**STATED GOAL**
Reproduce exactly the section that begins at the line containing "for node in" and ends at the line containing "WAIST, FOOT_Y = 1.516, -0.213", both lines included; omit all other lines.

**SOURCE MATERIAL**
+ + + +

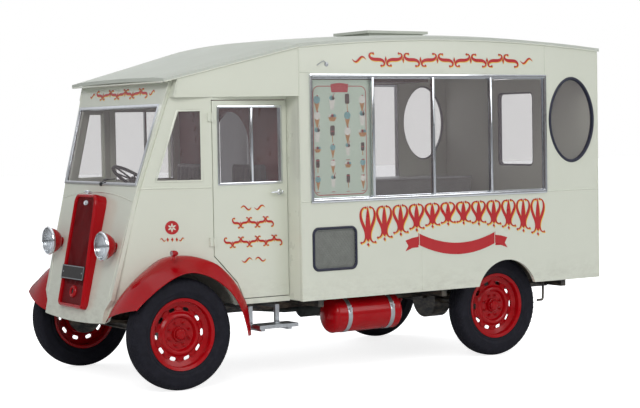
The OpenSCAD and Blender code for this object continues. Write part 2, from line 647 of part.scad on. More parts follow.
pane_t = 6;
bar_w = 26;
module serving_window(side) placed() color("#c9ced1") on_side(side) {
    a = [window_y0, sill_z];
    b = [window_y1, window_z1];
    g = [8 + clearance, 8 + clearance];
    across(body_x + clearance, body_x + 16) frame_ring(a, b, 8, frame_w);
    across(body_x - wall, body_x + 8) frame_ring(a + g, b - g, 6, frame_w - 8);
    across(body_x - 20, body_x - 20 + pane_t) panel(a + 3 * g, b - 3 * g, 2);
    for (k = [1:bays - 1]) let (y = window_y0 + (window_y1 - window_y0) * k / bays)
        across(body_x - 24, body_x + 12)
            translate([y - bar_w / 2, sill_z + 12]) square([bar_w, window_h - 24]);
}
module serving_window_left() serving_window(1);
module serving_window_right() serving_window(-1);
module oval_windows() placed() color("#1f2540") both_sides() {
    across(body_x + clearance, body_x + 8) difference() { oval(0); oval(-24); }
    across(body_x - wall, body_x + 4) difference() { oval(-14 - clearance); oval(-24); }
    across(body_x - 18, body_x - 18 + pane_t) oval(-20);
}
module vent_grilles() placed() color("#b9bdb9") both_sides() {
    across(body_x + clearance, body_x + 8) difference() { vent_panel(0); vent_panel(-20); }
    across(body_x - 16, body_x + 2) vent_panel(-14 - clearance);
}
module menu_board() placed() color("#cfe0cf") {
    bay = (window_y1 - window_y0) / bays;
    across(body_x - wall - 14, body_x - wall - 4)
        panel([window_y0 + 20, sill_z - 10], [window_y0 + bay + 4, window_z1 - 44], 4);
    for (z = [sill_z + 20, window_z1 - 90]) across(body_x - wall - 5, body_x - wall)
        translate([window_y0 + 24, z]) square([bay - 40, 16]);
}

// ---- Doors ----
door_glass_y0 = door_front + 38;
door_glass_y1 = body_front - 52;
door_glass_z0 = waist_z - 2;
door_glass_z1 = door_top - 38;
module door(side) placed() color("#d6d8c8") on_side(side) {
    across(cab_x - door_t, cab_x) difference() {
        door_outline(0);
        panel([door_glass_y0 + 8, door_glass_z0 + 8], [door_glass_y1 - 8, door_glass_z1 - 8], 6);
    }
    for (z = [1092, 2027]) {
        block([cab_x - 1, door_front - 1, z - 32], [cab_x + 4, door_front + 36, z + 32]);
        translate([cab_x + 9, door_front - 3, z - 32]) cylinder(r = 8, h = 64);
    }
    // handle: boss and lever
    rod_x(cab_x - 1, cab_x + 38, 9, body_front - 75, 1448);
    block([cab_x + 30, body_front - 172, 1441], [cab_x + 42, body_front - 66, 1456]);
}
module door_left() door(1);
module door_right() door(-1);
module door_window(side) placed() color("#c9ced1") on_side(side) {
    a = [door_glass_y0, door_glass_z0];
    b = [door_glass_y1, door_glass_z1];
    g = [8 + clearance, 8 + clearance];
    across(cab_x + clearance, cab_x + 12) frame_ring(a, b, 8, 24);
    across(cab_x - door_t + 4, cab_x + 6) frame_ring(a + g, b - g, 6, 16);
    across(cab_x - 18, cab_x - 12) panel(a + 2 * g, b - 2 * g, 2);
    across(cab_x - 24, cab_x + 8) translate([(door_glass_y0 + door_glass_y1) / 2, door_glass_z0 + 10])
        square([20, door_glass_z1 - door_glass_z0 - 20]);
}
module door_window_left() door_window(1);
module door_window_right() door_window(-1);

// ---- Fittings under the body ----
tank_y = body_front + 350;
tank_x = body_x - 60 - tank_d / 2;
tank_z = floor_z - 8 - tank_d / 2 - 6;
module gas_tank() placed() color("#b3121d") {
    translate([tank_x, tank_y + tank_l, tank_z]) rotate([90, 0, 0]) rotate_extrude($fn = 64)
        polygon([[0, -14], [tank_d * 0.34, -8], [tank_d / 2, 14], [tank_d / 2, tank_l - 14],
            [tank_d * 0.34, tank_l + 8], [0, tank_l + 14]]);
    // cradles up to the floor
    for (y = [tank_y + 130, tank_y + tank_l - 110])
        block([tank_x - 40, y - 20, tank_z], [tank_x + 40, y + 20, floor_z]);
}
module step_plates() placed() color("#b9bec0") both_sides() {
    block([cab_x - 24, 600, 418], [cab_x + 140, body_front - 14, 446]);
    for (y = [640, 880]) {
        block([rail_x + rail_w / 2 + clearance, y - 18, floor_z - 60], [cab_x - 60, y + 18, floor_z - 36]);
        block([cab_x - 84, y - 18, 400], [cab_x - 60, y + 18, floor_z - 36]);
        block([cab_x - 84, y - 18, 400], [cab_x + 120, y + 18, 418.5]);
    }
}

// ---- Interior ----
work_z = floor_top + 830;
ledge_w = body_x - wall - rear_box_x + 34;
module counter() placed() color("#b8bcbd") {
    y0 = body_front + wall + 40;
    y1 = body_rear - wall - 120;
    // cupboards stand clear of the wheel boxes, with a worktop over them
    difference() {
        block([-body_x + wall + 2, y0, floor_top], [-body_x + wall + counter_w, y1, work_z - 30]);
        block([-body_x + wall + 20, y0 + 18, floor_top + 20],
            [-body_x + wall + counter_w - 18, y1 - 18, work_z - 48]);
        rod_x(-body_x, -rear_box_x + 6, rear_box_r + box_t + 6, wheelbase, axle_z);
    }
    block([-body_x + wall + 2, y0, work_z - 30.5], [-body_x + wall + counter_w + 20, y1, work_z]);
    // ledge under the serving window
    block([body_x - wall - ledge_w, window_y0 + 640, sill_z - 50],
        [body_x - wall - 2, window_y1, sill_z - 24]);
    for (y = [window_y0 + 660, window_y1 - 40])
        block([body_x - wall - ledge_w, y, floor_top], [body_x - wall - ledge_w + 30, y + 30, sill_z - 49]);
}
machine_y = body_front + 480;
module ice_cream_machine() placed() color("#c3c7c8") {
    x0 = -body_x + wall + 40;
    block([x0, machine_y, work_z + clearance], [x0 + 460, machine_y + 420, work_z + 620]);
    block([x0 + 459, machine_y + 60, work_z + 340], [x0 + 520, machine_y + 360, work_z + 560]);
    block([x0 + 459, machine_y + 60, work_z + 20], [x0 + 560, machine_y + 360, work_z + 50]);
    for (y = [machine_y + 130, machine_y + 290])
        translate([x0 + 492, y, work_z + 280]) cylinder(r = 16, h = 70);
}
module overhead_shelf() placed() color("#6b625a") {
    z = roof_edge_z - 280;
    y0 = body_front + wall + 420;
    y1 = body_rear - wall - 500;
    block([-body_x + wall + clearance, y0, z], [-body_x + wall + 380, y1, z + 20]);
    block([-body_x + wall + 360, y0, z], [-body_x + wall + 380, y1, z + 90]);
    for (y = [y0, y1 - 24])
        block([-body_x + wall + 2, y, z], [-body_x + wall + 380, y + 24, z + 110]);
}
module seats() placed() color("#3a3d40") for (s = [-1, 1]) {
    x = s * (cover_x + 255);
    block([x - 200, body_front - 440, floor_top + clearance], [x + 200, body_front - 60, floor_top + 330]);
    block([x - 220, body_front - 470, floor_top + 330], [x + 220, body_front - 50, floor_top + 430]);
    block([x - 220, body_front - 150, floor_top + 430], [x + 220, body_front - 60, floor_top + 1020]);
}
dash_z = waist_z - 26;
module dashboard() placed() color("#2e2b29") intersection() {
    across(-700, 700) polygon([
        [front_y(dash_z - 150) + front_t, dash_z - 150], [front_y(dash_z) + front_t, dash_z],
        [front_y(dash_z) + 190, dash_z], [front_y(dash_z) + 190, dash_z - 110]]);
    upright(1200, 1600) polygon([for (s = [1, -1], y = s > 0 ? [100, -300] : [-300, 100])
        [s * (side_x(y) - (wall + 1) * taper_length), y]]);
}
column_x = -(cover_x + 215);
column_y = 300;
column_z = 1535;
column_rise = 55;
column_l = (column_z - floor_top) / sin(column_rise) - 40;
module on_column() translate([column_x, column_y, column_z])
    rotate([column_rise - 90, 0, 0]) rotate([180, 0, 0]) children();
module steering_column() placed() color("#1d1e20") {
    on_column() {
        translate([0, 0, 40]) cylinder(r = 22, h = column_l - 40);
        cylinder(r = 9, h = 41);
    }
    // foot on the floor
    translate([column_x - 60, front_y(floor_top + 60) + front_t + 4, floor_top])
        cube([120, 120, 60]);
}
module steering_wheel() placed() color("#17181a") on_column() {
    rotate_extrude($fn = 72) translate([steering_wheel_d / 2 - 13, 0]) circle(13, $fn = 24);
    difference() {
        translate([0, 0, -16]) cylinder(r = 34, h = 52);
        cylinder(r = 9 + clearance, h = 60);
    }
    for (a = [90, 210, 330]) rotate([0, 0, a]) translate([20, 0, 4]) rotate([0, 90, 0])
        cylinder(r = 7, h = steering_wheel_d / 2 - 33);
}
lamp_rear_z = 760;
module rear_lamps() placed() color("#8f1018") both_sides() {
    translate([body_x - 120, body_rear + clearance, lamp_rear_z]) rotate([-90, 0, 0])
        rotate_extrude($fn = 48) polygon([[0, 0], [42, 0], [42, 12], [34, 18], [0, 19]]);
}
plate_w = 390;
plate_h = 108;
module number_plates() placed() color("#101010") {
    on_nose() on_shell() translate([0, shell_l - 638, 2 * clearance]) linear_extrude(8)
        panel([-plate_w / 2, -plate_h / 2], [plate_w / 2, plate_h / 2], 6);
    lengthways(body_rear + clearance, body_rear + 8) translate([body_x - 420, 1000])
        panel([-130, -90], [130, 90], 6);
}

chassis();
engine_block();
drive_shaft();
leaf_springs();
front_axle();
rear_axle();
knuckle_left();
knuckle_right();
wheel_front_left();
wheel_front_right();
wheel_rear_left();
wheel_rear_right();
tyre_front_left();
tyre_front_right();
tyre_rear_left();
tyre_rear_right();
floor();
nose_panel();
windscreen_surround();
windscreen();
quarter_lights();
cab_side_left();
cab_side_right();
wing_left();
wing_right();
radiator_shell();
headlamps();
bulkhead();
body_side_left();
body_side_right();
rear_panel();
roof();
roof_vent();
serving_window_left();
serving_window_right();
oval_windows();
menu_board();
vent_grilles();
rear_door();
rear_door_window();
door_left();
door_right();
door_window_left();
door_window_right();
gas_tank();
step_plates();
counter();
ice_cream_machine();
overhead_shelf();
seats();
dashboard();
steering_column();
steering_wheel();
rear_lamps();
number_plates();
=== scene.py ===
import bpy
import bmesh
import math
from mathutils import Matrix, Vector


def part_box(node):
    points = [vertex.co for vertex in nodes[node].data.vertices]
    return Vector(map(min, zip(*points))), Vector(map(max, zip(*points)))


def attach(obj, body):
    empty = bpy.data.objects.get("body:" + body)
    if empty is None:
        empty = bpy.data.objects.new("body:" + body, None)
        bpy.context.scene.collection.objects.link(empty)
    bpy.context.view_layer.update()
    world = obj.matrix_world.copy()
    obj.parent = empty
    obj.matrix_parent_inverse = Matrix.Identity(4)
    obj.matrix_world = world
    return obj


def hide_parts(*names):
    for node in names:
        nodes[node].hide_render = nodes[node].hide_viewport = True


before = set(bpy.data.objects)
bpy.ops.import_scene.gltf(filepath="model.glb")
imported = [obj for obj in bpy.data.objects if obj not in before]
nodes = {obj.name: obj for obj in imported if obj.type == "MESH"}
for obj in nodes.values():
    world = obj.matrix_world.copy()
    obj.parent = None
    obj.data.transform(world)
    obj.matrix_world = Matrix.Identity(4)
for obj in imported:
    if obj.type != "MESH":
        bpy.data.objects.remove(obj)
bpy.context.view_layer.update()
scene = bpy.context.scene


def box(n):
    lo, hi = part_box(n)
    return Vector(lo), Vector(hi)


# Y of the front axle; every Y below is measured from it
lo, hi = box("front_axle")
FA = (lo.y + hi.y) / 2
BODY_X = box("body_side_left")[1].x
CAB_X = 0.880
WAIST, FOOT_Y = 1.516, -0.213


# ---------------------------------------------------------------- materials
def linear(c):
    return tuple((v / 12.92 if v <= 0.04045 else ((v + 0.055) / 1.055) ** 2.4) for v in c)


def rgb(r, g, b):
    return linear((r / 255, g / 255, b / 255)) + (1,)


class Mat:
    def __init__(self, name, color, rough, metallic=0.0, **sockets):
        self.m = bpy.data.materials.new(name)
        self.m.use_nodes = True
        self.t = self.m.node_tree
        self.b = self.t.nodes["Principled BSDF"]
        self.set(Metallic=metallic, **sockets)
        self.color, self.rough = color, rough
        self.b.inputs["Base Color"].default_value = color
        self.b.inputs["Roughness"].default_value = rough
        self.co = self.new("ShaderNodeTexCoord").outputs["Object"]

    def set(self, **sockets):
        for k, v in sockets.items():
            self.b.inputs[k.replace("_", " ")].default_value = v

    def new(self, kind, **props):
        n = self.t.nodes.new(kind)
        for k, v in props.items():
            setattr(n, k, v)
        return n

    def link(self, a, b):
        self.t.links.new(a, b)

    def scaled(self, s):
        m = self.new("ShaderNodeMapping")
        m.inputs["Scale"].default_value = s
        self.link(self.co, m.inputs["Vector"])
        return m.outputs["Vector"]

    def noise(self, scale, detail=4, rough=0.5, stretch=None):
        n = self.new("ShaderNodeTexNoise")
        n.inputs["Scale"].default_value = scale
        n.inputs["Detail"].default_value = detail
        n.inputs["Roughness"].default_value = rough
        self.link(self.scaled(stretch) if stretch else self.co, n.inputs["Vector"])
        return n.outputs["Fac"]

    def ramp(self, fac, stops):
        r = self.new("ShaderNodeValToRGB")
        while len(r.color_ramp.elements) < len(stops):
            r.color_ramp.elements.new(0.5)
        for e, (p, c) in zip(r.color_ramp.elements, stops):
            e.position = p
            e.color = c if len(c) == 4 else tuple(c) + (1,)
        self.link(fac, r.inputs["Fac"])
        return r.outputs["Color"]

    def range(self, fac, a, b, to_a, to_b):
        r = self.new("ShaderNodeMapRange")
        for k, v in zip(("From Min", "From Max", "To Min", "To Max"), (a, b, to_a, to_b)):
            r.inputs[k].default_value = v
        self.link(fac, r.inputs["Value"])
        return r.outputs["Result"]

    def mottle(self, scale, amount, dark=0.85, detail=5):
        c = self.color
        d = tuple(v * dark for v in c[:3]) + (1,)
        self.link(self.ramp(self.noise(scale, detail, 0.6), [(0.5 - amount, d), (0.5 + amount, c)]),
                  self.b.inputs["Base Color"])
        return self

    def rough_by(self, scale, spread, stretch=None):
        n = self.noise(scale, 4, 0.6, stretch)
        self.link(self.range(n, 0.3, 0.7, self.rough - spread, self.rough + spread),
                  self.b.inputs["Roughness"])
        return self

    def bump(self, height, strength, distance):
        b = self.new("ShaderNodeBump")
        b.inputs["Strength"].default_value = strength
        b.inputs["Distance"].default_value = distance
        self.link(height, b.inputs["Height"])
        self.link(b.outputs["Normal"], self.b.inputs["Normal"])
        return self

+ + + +

**OUTPUT BELOW**
    for node in names:
        nodes[node].hide_render = nodes[node].hide_viewport = True


before = set(bpy.data.objects)
bpy.ops.import_scene.gltf(filepath="model.glb")
imported = [obj for obj in bpy.data.objects if obj not in before]
nodes = {obj.name: obj for obj in imported if obj.type == "MESH"}
for obj in nodes.values():
    world = obj.matrix_world.copy()
    obj.parent = None
    obj.data.transform(world)
    obj.matrix_world = Matrix.Identity(4)
for obj in imported:
    if obj.type != "MESH":
        bpy.data.objects.remove(obj)
bpy.context.view_layer.update()
scene = bpy.context.scene


def box(n):
    lo, hi = part_box(n)
    return Vector(lo), Vector(hi)


# Y of the front axle; every Y below is measured from it
lo, hi = box("front_axle")
FA = (lo.y + hi.y) / 2
BODY_X = box("body_side_left")[1].x
CAB_X = 0.880
WAIST, FOOT_Y = 1.516, -0.213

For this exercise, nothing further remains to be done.